Vermont passes a law authorizing “tuitioning,” in which the state and districts pay for children to attend private schools in towns without their own public schools. Today, in some 90 Vermont towns without high schools, districts pay tuition for some 6,500 children to attend secular private schools.

1873

Maine adopts a tuitioning law. Today, some 5,600 students from 55 towns without high schools attend secular private schools at state and district expense.

1876

Congress falls short of passing the so-called Blaine Amendment. If state legislatures had then ratified it, the measure would have amended the U.S. Constitution to prohibit any religious sect from controlling public funds for schools. The amendment was named for Rep. James G. Blaine of Maine, the 1884 Republican presidential nominee. Many states later added similar language to their own constitutions

1925

In Pierce v. Society of Sisters, the U.S. Supreme Court upholds the right of parents to choose to send their children to private schools

1947

In Everson v. Board of Education of Ewing, the Supreme Court upholds the use of public school buses to transport private and parochial school students. But the decision also establishes a principle that “no tax” should go to support religious activities or institutions.

1955

Economist Milton Friedman writes an article (“The Role of Government in Education,” from Economics and the Public Interest, 1955) that proposes a system of school vouchers to introduce competition into the educational system.

1973

In Committee for Public Education and Religious Liberty v. Nyquist, the Supreme Court rules against direct state subsidies to religious schools for repair and maintenance of facilities, and strikes down tuition reimbursements and tax credits for parents of children in religious schools.

1983

In Mueller v. Allen, Supreme Court upholds Minnesota’s tax deduction for private school tuition, including tuition at religious schools, the first in a series of rulings that school voucher proponents view as favorable to their cause.

1990

Academics John E. Chubb and Terry M. Moe (left) publish Politics, Markets, and America’s Schools, a highly influential book that calls for states to govern public schools more like private schools and to create systems that foster greater competition for students between public and private schools.

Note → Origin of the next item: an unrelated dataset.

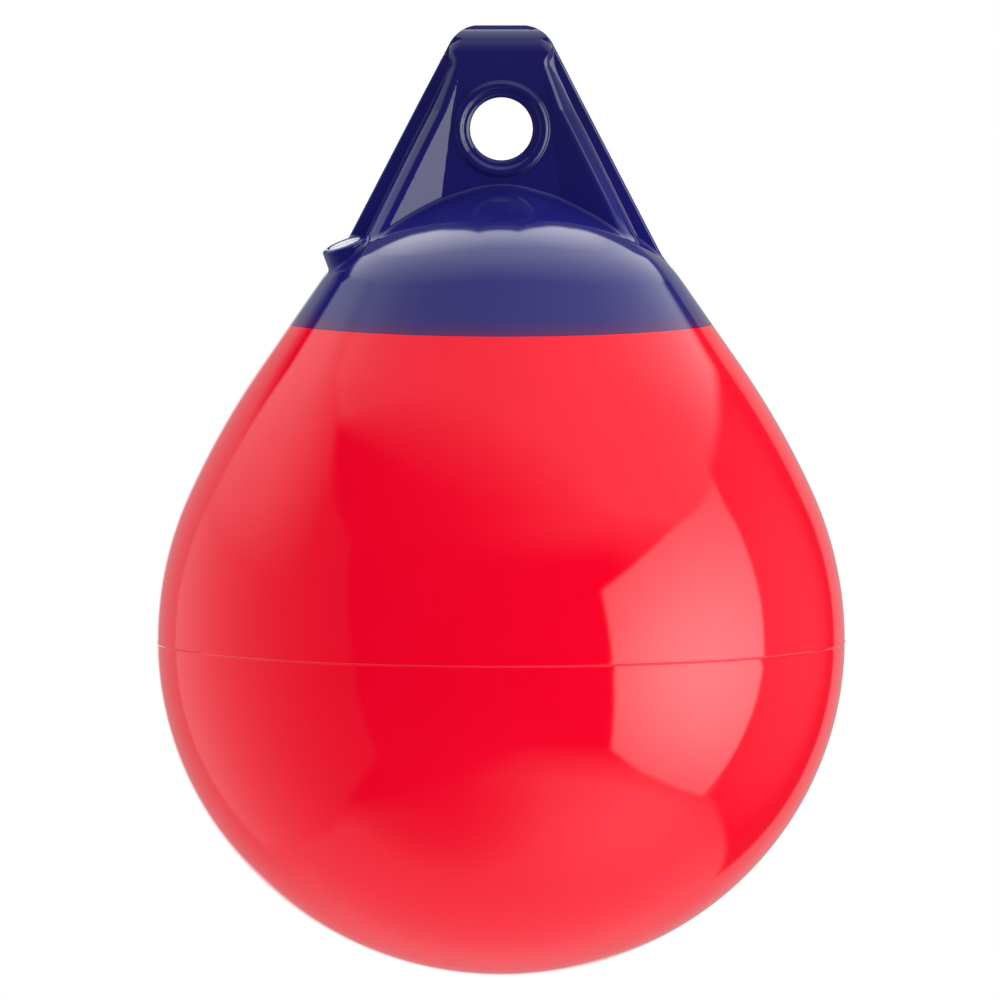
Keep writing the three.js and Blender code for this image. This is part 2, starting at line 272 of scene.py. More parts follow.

Wisconsin’s legislature adopts a landmark urban voucher program authorizing 1,000 Milwaukee schoolchildren to attend secular private schools at state expense.

1995

Wisconsin expands the Milwaukee voucher program to allow the participation of religious schools.

Ohio adopts a voucher program for the Cleveland district that includes religious schools.

1996

An Ohio state judge upholds the Cleveland voucher program; children begin using vouchers to attend religious schools there for the first time on a wide scale.

1998

The Wisconsin Supreme Court rules that inclusion of religious schools in the Milwaukee voucher program does not violate U.S. Consititution’s prohibition against a government establishment of religion. Despite widespread anticipation that it will take up the case, the U.S. Supreme Court declines. The Wisconsin program spreads to religious schools and now includes about 10,000 student participants.

1999

Florida adopts the first statewide voucher program, open to students in failing schools that do not improve their performance. Such students may receive vouchers to attend other public schools or private schools, including religious schools.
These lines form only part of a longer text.